While focusing on legal arguments, lawyers often neglect the need to appeal to religious beliefs, traditions, public opinion, and conscience, particularly while arguing the SSM case before the Indian Supreme Court. After Obergefell’s victory in the US, Jim Obergefell was asked how he would address anti-LGBTQI+ activism and homophobia. He exclaimed, “I ask that they think about the people they love: their siblings, their children, their neighbours, their friends, and their co-workers. If one of those people came out as LGBT, that person is still the same person you know and care about. Nothing has changed. Wouldn’t you want the people you care about to be able to live life and enjoy the same rights and protections that you do? That’s what this fight is about. As a nation of laws, every American [read Indian] should be treated equally, including the fundamental right of marriage.”

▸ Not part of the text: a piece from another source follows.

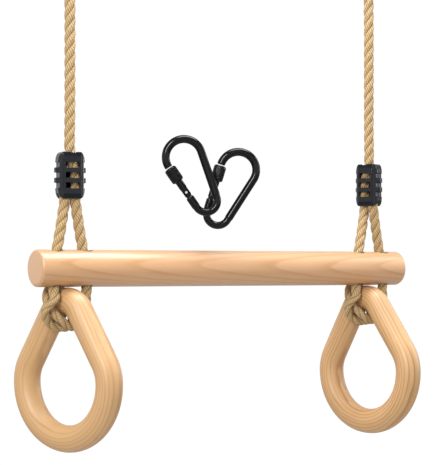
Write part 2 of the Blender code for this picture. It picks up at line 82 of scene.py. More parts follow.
HANGER_RADIUS = 23 * MM
HANGER_WIRE_RADIUS = 3 * MM
PIVOT_Z = -(2 * HANGER_RADIUS - HANGER_WIRE_RADIUS)
THIMBLE_Z = PIVOT_Z - 4.7 * MM
THIMBLE_BORE_RADIUS = 9 * MM
THIMBLE_FLANGE_RADIUS = 15 * MM
THIMBLE_HALF_WIDTH = 6.5 * MM
THIMBLE_GROOVE = 5.4 * MM         # radius of the groove that the rope lies in
FERRULE_TOP = THIMBLE_Z - 28 * MM
FERRULE_BOTTOM = FERRULE_TOP - 18 * MM

SNAP_ROD_RADIUS = 4 * MM
SNAP_WIDE_RADIUS = 17.6 * MM
SNAP_NARROW_RADIUS = 11 * MM
SNAP_ARC_SPACING = 47.6 * MM
SNAP_NOSE_GAP = 0.9 * MM
SNAP_PIVOT_S = 29.5 * MM          # rivet, measured down the gate from its top tangent point
SNAP_HOOK_S = 35 * MM             # where the thick hook end stops
SNAP_TURN = 32.6                  # degrees that the carabiners' plane turns to the left
GATE_RADIUS = 3.7 * MM
SLEEVE_RADIUS = 6.1 * MM
SLEEVE_LENGTH = 15.6 * MM
TONGUE_HALF = 1.3 * MM            # half thickness of the hook's flat tongue

# side, ring turn, ring lean and clamp turn in degrees
SIDES = {"left": (-1, 71.2, 0.4, 10.0), "right": (1, 78.6, 3.4, 69.0)}
# centre of the wide bend, and tilt in degrees
SNAPS = {"front": ((-56 * MM, -8 * MM, BAR_Z + 107.7 * MM), -26.9),
         "rear": ((-4.5 * MM, -25.5 * MM, BAR_Z + 96.1 * MM), 24.7)}

# ---- looks ----
CAMERA_PLACE = (-0.917, -1.413, BAR_Z)
CAMERA_LENS = 131.6
CAMERA_SHIFT = 0.077
LIGHT_TARGET = (0, 0, -0.38)
FLOOR_Z = -1.5
FLOOR_RADIUS = 7

ROPE_PITCH = 33 * MM              # length of one turn of the rope's three strands
ROPE_STEP = 0.8 * MM              # spacing of the rope's rings of vertices
ROPE_COLUMNS = 30
ROPE_FULLNESS = 1.06              # the strands' crowns stand out past the nominal radius
STRAND_OFFSET = 0.31              # each strand's centre and radius, as shares of the rope's radius
STRAND_RADIUS = 0.69
YARNS = 12                        # lines between yarns, counted round the rope
YARN_LENGTH = 1.775 * MM          # spacing of those lines along the rope
WRAP_SQUEEZE = 0.77               # share of its radius that the rope keeps where it wraps the ring
WRAP_REACH = 4 * MM               # how far the squeeze goes past the wrap's ends
WRAP_EASE = 8 * MM                # length over which it sets in

SHOULDER_STEP = 0.35 * MM         # the carabiners' rod is this much thinner round the narrow bend
SHOULDER_EASE = 0.7 * MM
ROD_END_EASE = 0.9 * MM
WIDE_STEPS = 60                   # points along the wide bend
NUT_FLUTES = 24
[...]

Litigation garners significant media attention compared to other strategies like lobbying and protesting. It is because a legal case is highly organised, stable, and publicly more appealing than a petition or protest. It is the most powerful tool to bring about social change. It educates the LGBTQI+ community about important issues like naming the oppressor, describing the various facets of oppression, voicing their grievances, and laying claim to specific remedies. However, the rigid structure and process of litigation techniques must neither stifle the dynamism prevalent in the LGBTQI+ community nor dehumanise individual choices.

Lawyers must understand and carefully invoke these five features to establish credibility and legitimacy for impact litigation in LGBTQI+ rights, gaining recognition among both the legal fraternity and the general public.